Written problem: Keep only the lines from the top of the listing through the one with "return profile", and reproduce them unaltered.

Information supplied:

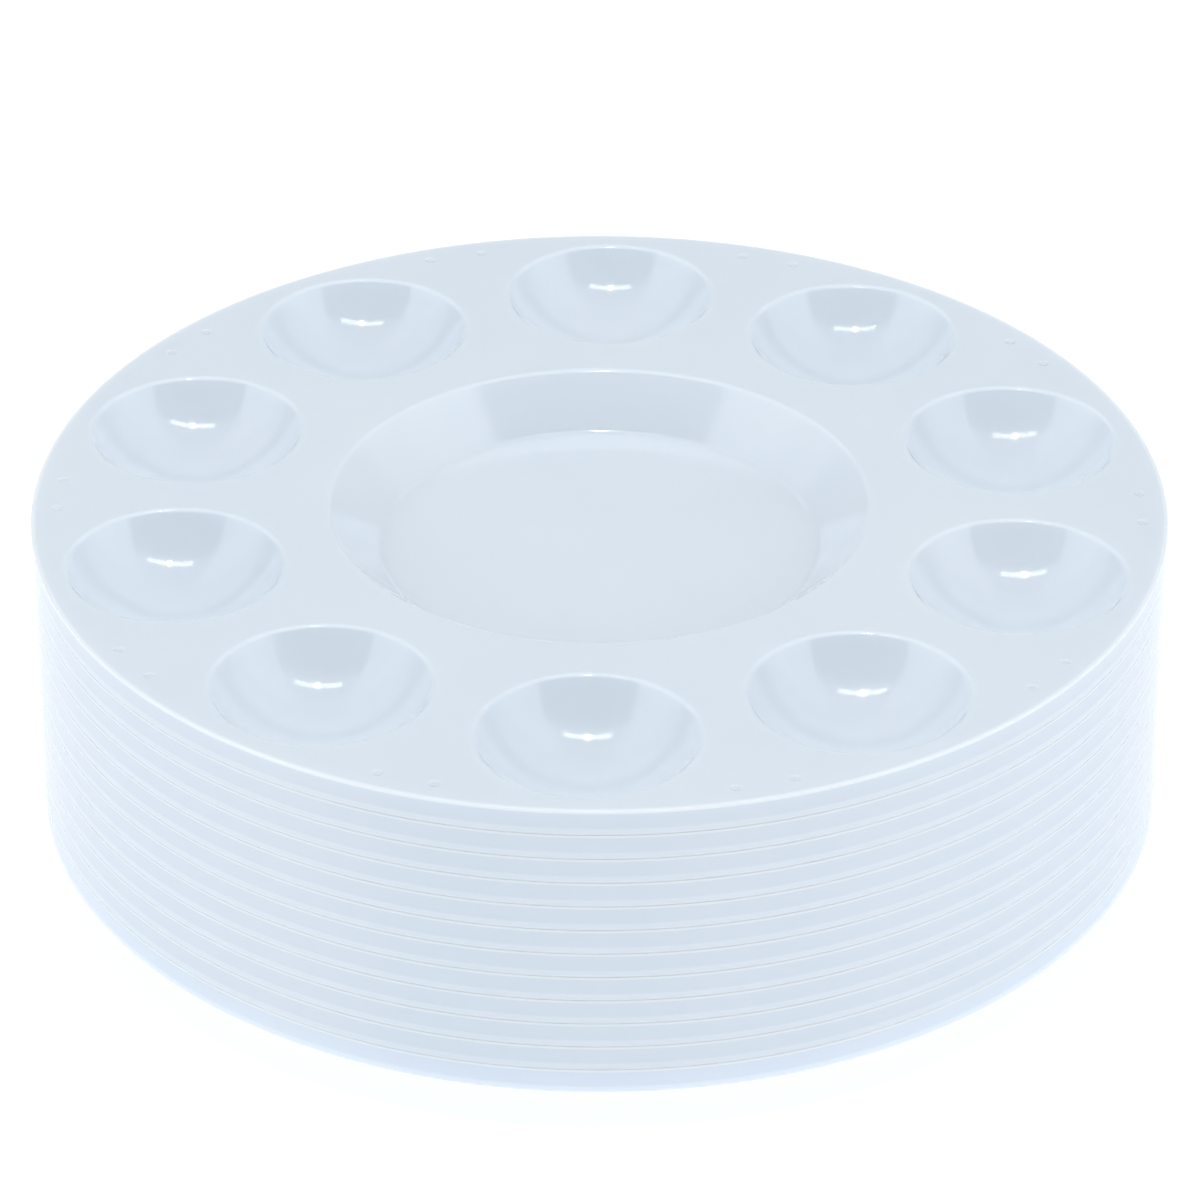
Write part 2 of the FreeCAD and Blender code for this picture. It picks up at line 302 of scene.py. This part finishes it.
def basin_profile():
    """Flat floor, rounded corner, sloping wall and rounded lip."""
    slope = math.atan2(BASIN_DEPTH, BASIN_WALL_RUN)
    shift = math.tan(slope / 2)
    corner_radius = BASIN_RIM_RADIUS - BASIN_WALL_RUN - BASIN_FLOOR_ROUNDING * shift
    lip_radius = BASIN_RIM_RADIUS + BASIN_LIP_ROUNDING * shift
    floor = [(0, -BASIN_DEPTH, 0, 1), (corner_radius * 0.5, -BASIN_DEPTH, 0, 1)]
    corner = arc(
        corner_radius,
        -BASIN_DEPTH + BASIN_FLOOR_ROUNDING,
        BASIN_FLOOR_ROUNDING,
        math.pi,
        math.pi - slope,
        LIP_STEPS,
        sign=-1,
    )
    lip = arc(lip_radius, -BASIN_LIP_ROUNDING, BASIN_LIP_ROUNDING, -slope, 0, LIP_STEPS)
    return floor + corner + lip


def rim_profile():
    """From the flange over the rim, down the skirt, round its lower edge and up inside."""
    quarter = math.pi / 2
    low = -SKIRT_HEIGHT + SKIRT_EDGE_ROUNDING
    outer = PALETTE_RADIUS - SKIRT_EDGE_ROUNDING
    inner = PALETTE_RADIUS - WALL + SKIRT_EDGE_ROUNDING
    root = PALETTE_RADIUS - WALL - RIM_ROOT_ROUNDING
    root_height = -WALL - RIM_ROOT_ROUNDING
    rim = PALETTE_RADIUS - RIM_ROUNDING
    profile = arc(rim, -RIM_ROUNDING, RIM_ROUNDING, 0, quarter, RIM_STEPS)
    profile += arc(outer, low, SKIRT_EDGE_ROUNDING, quarter, 2 * quarter, EDGE_STEPS)
    profile += arc(inner, low, SKIRT_EDGE_ROUNDING, 2 * quarter, 3 * quarter, EDGE_STEPS)
    profile += arc(root, root_height, RIM_ROOT_ROUNDING, quarter, 0, ROOT_STEPS, sign=-1)
    return profile


def dimple_profile():
    """Shallow seat for a peg, with a smooth wall."""
    points = [(0, -DIMPLE_DEPTH, 0, 1), (DIMPLE_FLOOR_RADIUS * 0.6, -DIMPLE_DEPTH, 0, 1)]
    width = DIMPLE_RADIUS - DIMPLE_FLOOR_RADIUS
    for step in range(LIP_STEPS + 1):
        share = step / LIP_STEPS
        rise = share * share * (3 - 2 * share)
        steepness = 6 * share * (1 - share) * DIMPLE_DEPTH / width
        length = math.hypot(steepness, 1)
        points.append(
            (
                DIMPLE_FLOOR_RADIUS + width * share,
                -DIMPLE_DEPTH * (1 - rise),
                -steepness / length,
                1 / length,
            )
        )
    return points


def peg_profile():
    """Stacking peg under the flange, from its tip up to its rounded root."""
    tip = -WALL - PEG_LENGTH
    corner = PEG_RADIUS - PEG_ROUNDING
    points = [(0, tip, 0, -1)]
    points += arc(corner, tip + PEG_ROUNDING, PEG_ROUNDING, math.pi, math.pi / 2, EDGE_STEPS)
    root = 2 * PEG_ROUNDING
    start, end = math.pi * 1.5, math.pi * 2
    points += arc(PEG_RADIUS + root, -WALL - root, root, start, end, EDGE_STEPS, sign=-1)
    return points


def around(radius, angles):
    """Points on a circle. Angle 0 is on +Y and angles turn towards +X."""
    return [(radius * math.sin(angle), radius * math.cos(angle)) for angle in angles]


def palette_mesh():
    """The whole moulding as one closed mesh with exact normals."""
    shell = Shell()
    step = 2 * math.pi / WELL_COUNT
    wells = around(WELL_CIRCLE_RADIUS, [step * index for index in range(WELL_COUNT)])
    peg_angles = [
        step * (index + 0.5) + side * PEG_HALF_ANGLE
        for index in range(WELL_COUNT)
        for side in (-1, 1)
    ]
    pegs = around(PALETTE_RADIUS - PEG_INSET, peg_angles)
    middle = (0, 0)
    well = well_profile()
    basin = basin_profile()

    top_holes = [shell.turn(middle, basin, BASIN_SEGMENTS, True)[1]]
    top_holes += [shell.turn(place, well, WELL_SEGMENTS, True)[1] for place in wells]
    dimple = dimple_profile()
    top_holes += [shell.turn(place, dimple, PEG_SEGMENTS, True)[1] for place in pegs]
    top_edge, under_edge = shell.turn(middle, rim_profile(), RIM_SEGMENTS, True)
    shell.fill(top_edge, top_holes, True)

    foot = foot_profile(underside(well))
    under_holes = [shell.turn(middle, underside(basin), BASIN_SEGMENTS, False)[1]]
    under_holes += [shell.turn(place, foot, WELL_SEGMENTS, False)[1] for place in wells]
    peg = peg_profile()
    under_holes += [shell.turn(place, peg, PEG_SEGMENTS, False)[1] for place in pegs]
    shell.fill(under_edge, under_holes, False)

    mesh = bpy.data.meshes.new("palette_moulding")
    mesh.from_pydata(shell.places, [], shell.faces)
    mesh.shade_smooth()
    mesh.normals_split_custom_set_from_vertices(shell.normals)
    return mesh


class NodeMaths:
    """Small helper that writes arithmetic as shader nodes."""

    def __init__(self, tree):
        self.tree = tree

    def do(self, operation, *values):
        """The result socket of one arithmetic node, from sockets and plain numbers."""
        node = self.tree.nodes.new("ShaderNodeMath")
        node.operation = operation
        for socket, value in zip(node.inputs, values):
            if isinstance(value, (int, float)):
                socket.default_value = value
            else:
                self.tree.links.new(value, socket)
        return node.outputs[0]

    def step(self, value, edge, softness):
        """0 below the edge and 1 above it, blended over the softness."""
        ramp = self.tree.nodes.new("ShaderNodeMapRange")
        ramp.interpolation_type = "SMOOTHSTEP"
        self.tree.links.new(value, ramp.inputs["Value"])
        ramp.inputs["From Min"].default_value = edge - softness / 2
        ramp.inputs["From Max"].default_value = edge + softness / 2
        return ramp.outputs[0]

    def band(self, value, low, high, softness):
        """1 between two edges and 0 outside them."""
        above = self.step(value, low, softness)
        below = self.do("SUBTRACT", 1, self.step(value, high, softness))
        return self.do("MULTIPLY", above, below)


def noise(tree, coordinates, scale, detail, distortion=0.0):
    """A noise texture's value."""
    node = tree.nodes.new("ShaderNodeTexNoise")
    node.inputs["Scale"].default_value = scale
    node.inputs["Detail"].default_value = detail
    node.inputs["Distortion"].default_value = distortion
    tree.links.new(coordinates, node.inputs["Vector"])
    return node.outputs["Fac"]


def tint(tree, factor, low, high):
    """Blend from one colour to the other as the factor crosses the tint range."""
    ramp = tree.nodes.new("ShaderNodeValToRGB")
    ramp.color_ramp.elements[0].position = TINT_RANGE[0]
    ramp.color_ramp.elements[1].position = TINT_RANGE[1]
    ramp.color_ramp.elements[0].color = low
    ramp.color_ramp.elements[1].color = high
    tree.links.new(factor, ramp.inputs["Fac"])
    return ramp.outputs["Color"]


def blend(tree, share, first, second):
    """First colour where the share is 0, second where it is 1."""
    mix = tree.nodes.new("ShaderNodeMix")
    mix.data_type = "RGBA"
    tree.links.new(share, mix.inputs["Factor"])
    tree.links.new(first, mix.inputs["A"])
    tree.links.new(second, mix.inputs["B"])
    return mix.outputs["Result"]


def milky_plastic():
    """Glossy, slightly translucent white plastic with a cold tint and moulding marks, painted shade
    on the skirt and painted highlights along the rim and the skirt's lower edge.
    """
    material = bpy.data.materials.new("milky_plastic")
    material.use_nodes = True
    tree = material.node_tree
    maths = NodeMaths(tree)
    shader = tree.nodes["Principled BSDF"]
    shader.inputs["IOR"].default_value = PLASTIC_IOR
    shader.inputs["Subsurface Weight"].default_value = SCATTER_WEIGHT
    shader.inputs["Subsurface Radius"].default_value = (1.0, 1.0, 1.0)
    shader.inputs["Subsurface Scale"].default_value = SCATTER_SCALE

    place = tree.nodes.new("ShaderNodeTexCoord").outputs["Object"]
    axes = tree.nodes.new("ShaderNodeSeparateXYZ")
    tree.links.new(place, axes.inputs[0])
    across, along, height = axes.outputs
    squares = maths.do("ADD", maths.do("POWER", across, 2), maths.do("POWER", along, 2))
    radius = maths.do("SQRT", squares)
    # Painted shade: the skirt's outer wall, from a millimetre above its foot up to the rim, takes
    # the darker skirt tint; the strip at its foot stays lighter.
    outer = maths.step(radius, *OUTER_ZONE)
    low = maths.step(height, *SKIRT_SHADE_FOOT_ZONE)
    high = maths.step(height, *RIM_HIGHLIGHT_ZONE)
    skirt_shade = maths.do("MULTIPLY", outer, maths.do("SUBTRACT", low, high))
    # Painted highlight: the rim's top rounding and the skirt's lowest edge take the lighter rim
    # tint, which draws bright edge lines.
    low_edge_highlight = maths.do("SUBTRACT", 1, maths.step(height, *LOW_EDGE_HIGHLIGHT_ZONE))
    edge = maths.do("MULTIPLY", outer, maths.do("ADD", high, low_edge_highlight))

    cloud = noise(tree, place, CLOUD_SCALE, 3)
    body = tint(tree, cloud, *BODY_TINT)
    # The skirt colour is painted shade and the rim colour a painted highlight.
    side = tint(tree, cloud, *SKIRT_SHADE_TINT)
    rim = tint(tree, cloud, *RIM_HIGHLIGHT_TINT)
    colour = blend(tree, skirt_shade, body, side)
    tree.links.new(blend(tree, edge, colour, rim), shader.inputs["Base Color"])

    gloss = noise(tree, place, GLOSS_SCALE, 4)
    roughness = maths.do("MULTIPLY_ADD", gloss, GLOSS_RANGE, GLOSS_LEAST)
    tree.links.new(roughness, shader.inputs["Roughness"])
    bump = tree.nodes.new("ShaderNodeBump")
    bump.inputs["Distance"].default_value = WAVE_DEPTH
    waves = noise(tree, place, WAVE_SCALE, 1, WAVE_DISTORTION)
    tree.links.new(waves, bump.inputs["Height"])
    tree.links.new(bump.outputs["Normal"], shader.inputs["Normal"])
    return material


def make_palettes():
    """One visible palette for each CAD node, riding on its body."""
    mesh = palette_mesh()
    mesh.materials.append(milky_plastic())
    for name in palette_names:
        flange_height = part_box(name)[1].z
        palette = bpy.data.objects.new(f"{name}_moulding", mesh)
        bpy.context.scene.collection.objects.link(palette)
        palette.location = (0, 0, flange_height)
        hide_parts(name)
        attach(palette, name)


def aim(thing, target):
    """Points an object's -Z axis at a place."""
    direction = Vector(target) - thing.location
    thing.rotation_euler = direction.to_track_quat("-Z", "Y").to_euler()


def add_area_light(name, place, target, width, height, power):
    lamp = bpy.data.lights.new(name, "AREA")
    lamp.shape = "RECTANGLE"
    lamp.size = width
    lamp.size_y = height
    lamp.energy = power
    light = bpy.data.objects.new(name, lamp)
    bpy.context.scene.collection.objects.link(light)
    light.location = place
    aim(light, target)


def make_floor():
    """Plain pale floor, lit a little from below as on a light table."""
    mesh = bpy.data.meshes.new("floor")
    signs = [(-1, -1), (1, -1), (1, 1), (-1, 1)]
    corners = [(across * FLOOR_HALF, along * FLOOR_HALF, 0) for across, along in signs]
    mesh.from_pydata(corners, [], [(0, 1, 2, 3)])
    floor = bpy.data.objects.new("floor", mesh)
    bpy.context.scene.collection.objects.link(floor)
    material = bpy.data.materials.new("pale_floor")
    material.use_nodes = True
    shader = material.node_tree.nodes["Principled BSDF"]
    shader.inputs["Base Color"].default_value = FLOOR_COLOUR
    shader.inputs["Roughness"].default_value = 0.9
    shader.inputs["Specular IOR Level"].default_value = 0.1
    shader.inputs["Emission Color"].default_value = FLOOR_GLOW_COLOUR
    shader.inputs["Emission Strength"].default_value = FLOOR_GLOW
    mesh.materials.append(material)


def make_world():
    """Light tent: bright side panels and a dark opening above and ahead of the object."""
    world = bpy.data.worlds.new("studio")
    world.use_nodes = True
    tree = world.node_tree
    maths = NodeMaths(tree)
    coordinates = tree.nodes.new("ShaderNodeTexCoord")
    axes = tree.nodes.new("ShaderNodeSeparateXYZ")
    tree.links.new(coordinates.outputs["Generated"], axes.inputs[0])
    across, along, up = axes.outputs
    height = maths.do("MAXIMUM", up, LEAST_HEIGHT)
    side = maths.do("DIVIDE", maths.do("ABSOLUTE", across), height)
    ahead = maths.do("DIVIDE", maths.do("MULTIPLY", along, -1), height)
    edge = maths.do("MULTIPLY_ADD", ahead, OPENING_SPREAD, OPENING_HALF)
    beyond = maths.step(maths.do("SUBTRACT", side, edge), 0, OPENING_SOFTNESS[0])
    panels = maths.do("MULTIPLY", beyond, maths.step(ahead, PANEL_AHEAD, PANEL_SOFTNESS))
    inside = maths.do("SUBTRACT", 1, beyond)
    reach = maths.band(ahead, *OPENING_AHEAD, OPENING_SOFTNESS[1])
    opening = maths.do("MULTIPLY", inside, reach)
    behind = maths.step(maths.do("MULTIPLY", ahead, -1), BACK_AHEAD, BACK_SOFTNESS)
    strength = maths.do("MULTIPLY_ADD", panels, PANEL_STRENGTH, TENT_STRENGTH)
    strength = maths.do("MULTIPLY_ADD", behind, -BACK_DARKNESS, strength)
    shade = maths.do("MULTIPLY_ADD", opening, -OPENING_DARKNESS, 1)
    background = tree.nodes["Background"]
    background.inputs["Color"].default_value = TENT_COLOUR
    tree.links.new(maths.do("MULTIPLY", strength, shade), background.inputs["Strength"])
    bpy.context.scene.world = world


def make_lights():
    """Small key overhead, which makes the sparkle in each well, and a strip across it."""
    centre = (0, 0, cad_high.z)
    place = (0, -LAMP_AHEAD, cad_high.z + LAMP_HEIGHT)
    add_area_light("key", place, centre, KEY_SIZE, KEY_SIZE, KEY_POWER)
    add_area_light("key_strip", place, centre, *STRIP_SIZE, STRIP_POWER)


def make_camera():
    target = Vector((0, 0, cad_high.z - CAMERA_TARGET_DROP))
    right = Vector((math.cos(CAMERA_AZIMUTH), math.sin(CAMERA_AZIMUTH), 0))
    back = Vector((math.sin(CAMERA_AZIMUTH), -math.cos(CAMERA_AZIMUTH), 0))
    target += right * CAMERA_TARGET_X
    data = bpy.data.cameras.new("camera")
    data.lens = CAMERA_LENS_MM
    data.sensor_width = CAMERA_SENSOR_MM
    data.clip_end = 50
    camera = bpy.data.objects.new("camera", data)
    bpy.context.scene.collection.objects.link(camera)
    level = CAMERA_DISTANCE * math.cos(CAMERA_ELEVATION)
    rise = CAMERA_DISTANCE * math.sin(CAMERA_ELEVATION)
    camera.location = target + back * level + Vector((0, 0, rise))
    camera.rotation_euler = Euler((math.pi / 2 - CAMERA_ELEVATION, 0, CAMERA_AZIMUTH))
    bpy.context.scene.camera = camera


make_palettes()
make_floor()
make_world()
make_lights()
make_camera()
bpy.context.scene.view_settings.view_transform = "Standard"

Worked answer:
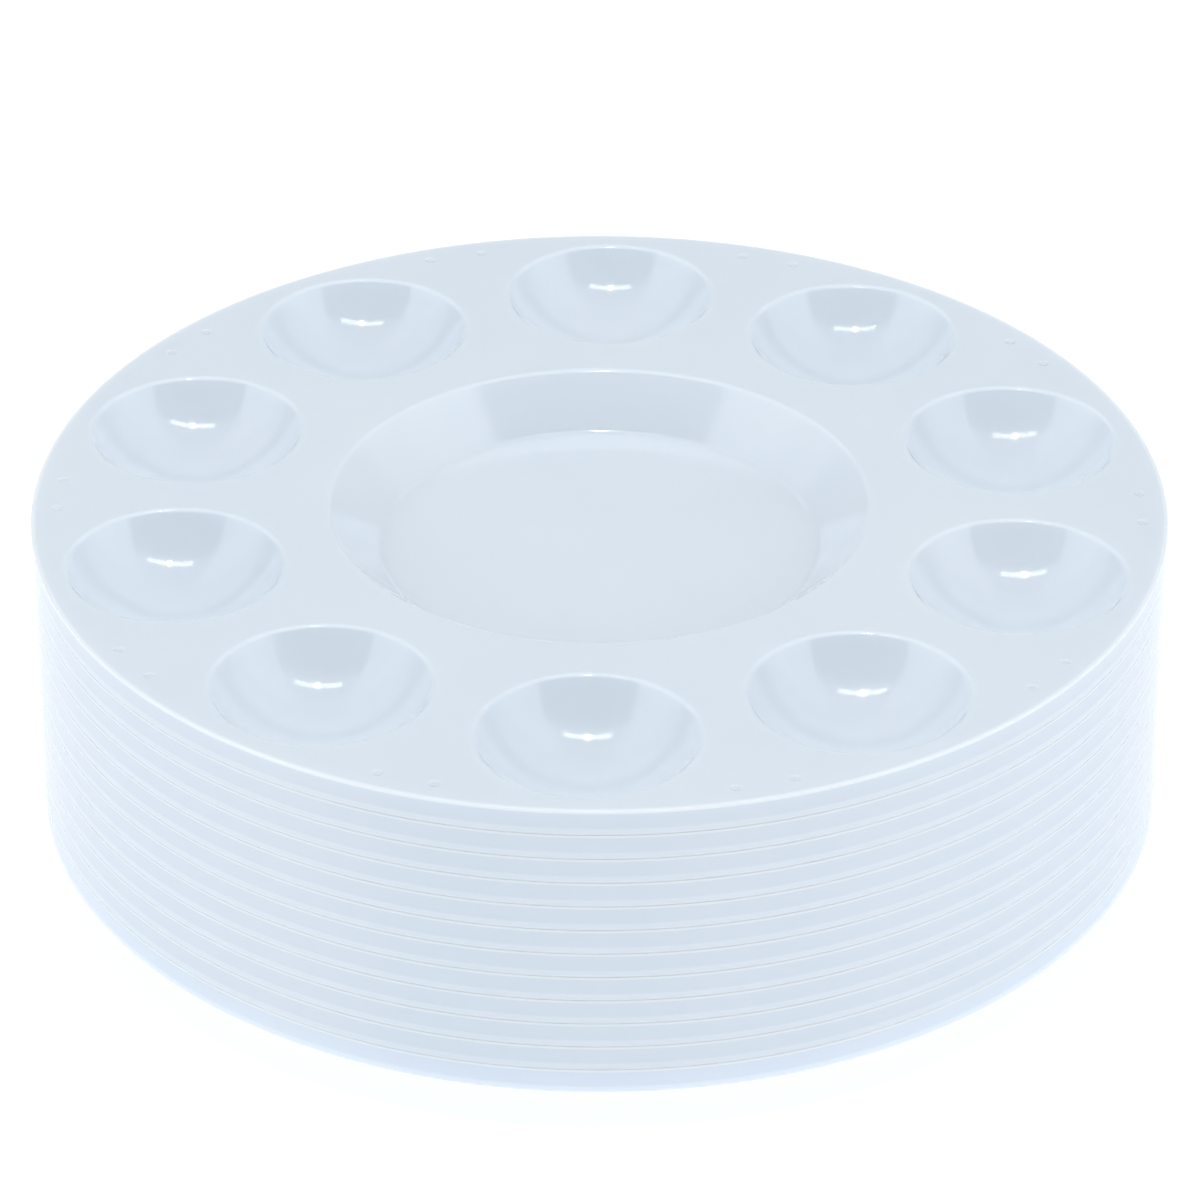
Write part 2 of the FreeCAD and Blender code for this picture. It picks up at line 302 of scene.py. This part finishes it.
def basin_profile():
    """Flat floor, rounded corner, sloping wall and rounded lip."""
    slope = math.atan2(BASIN_DEPTH, BASIN_WALL_RUN)
    shift = math.tan(slope / 2)
    corner_radius = BASIN_RIM_RADIUS - BASIN_WALL_RUN - BASIN_FLOOR_ROUNDING * shift
    lip_radius = BASIN_RIM_RADIUS + BASIN_LIP_ROUNDING * shift
    floor = [(0, -BASIN_DEPTH, 0, 1), (corner_radius * 0.5, -BASIN_DEPTH, 0, 1)]
    corner = arc(
        corner_radius,
        -BASIN_DEPTH + BASIN_FLOOR_ROUNDING,
        BASIN_FLOOR_ROUNDING,
        math.pi,
        math.pi - slope,
        LIP_STEPS,
        sign=-1,
    )
    lip = arc(lip_radius, -BASIN_LIP_ROUNDING, BASIN_LIP_ROUNDING, -slope, 0, LIP_STEPS)
    return floor + corner + lip


def rim_profile():
    """From the flange over the rim, down the skirt, round its lower edge and up inside."""
    quarter = math.pi / 2
    low = -SKIRT_HEIGHT + SKIRT_EDGE_ROUNDING
    outer = PALETTE_RADIUS - SKIRT_EDGE_ROUNDING
    inner = PALETTE_RADIUS - WALL + SKIRT_EDGE_ROUNDING
    root = PALETTE_RADIUS - WALL - RIM_ROOT_ROUNDING
    root_height = -WALL - RIM_ROOT_ROUNDING
    rim = PALETTE_RADIUS - RIM_ROUNDING
    profile = arc(rim, -RIM_ROUNDING, RIM_ROUNDING, 0, quarter, RIM_STEPS)
    profile += arc(outer, low, SKIRT_EDGE_ROUNDING, quarter, 2 * quarter, EDGE_STEPS)
    profile += arc(inner, low, SKIRT_EDGE_ROUNDING, 2 * quarter, 3 * quarter, EDGE_STEPS)
    profile += arc(root, root_height, RIM_ROOT_ROUNDING, quarter, 0, ROOT_STEPS, sign=-1)
    return profile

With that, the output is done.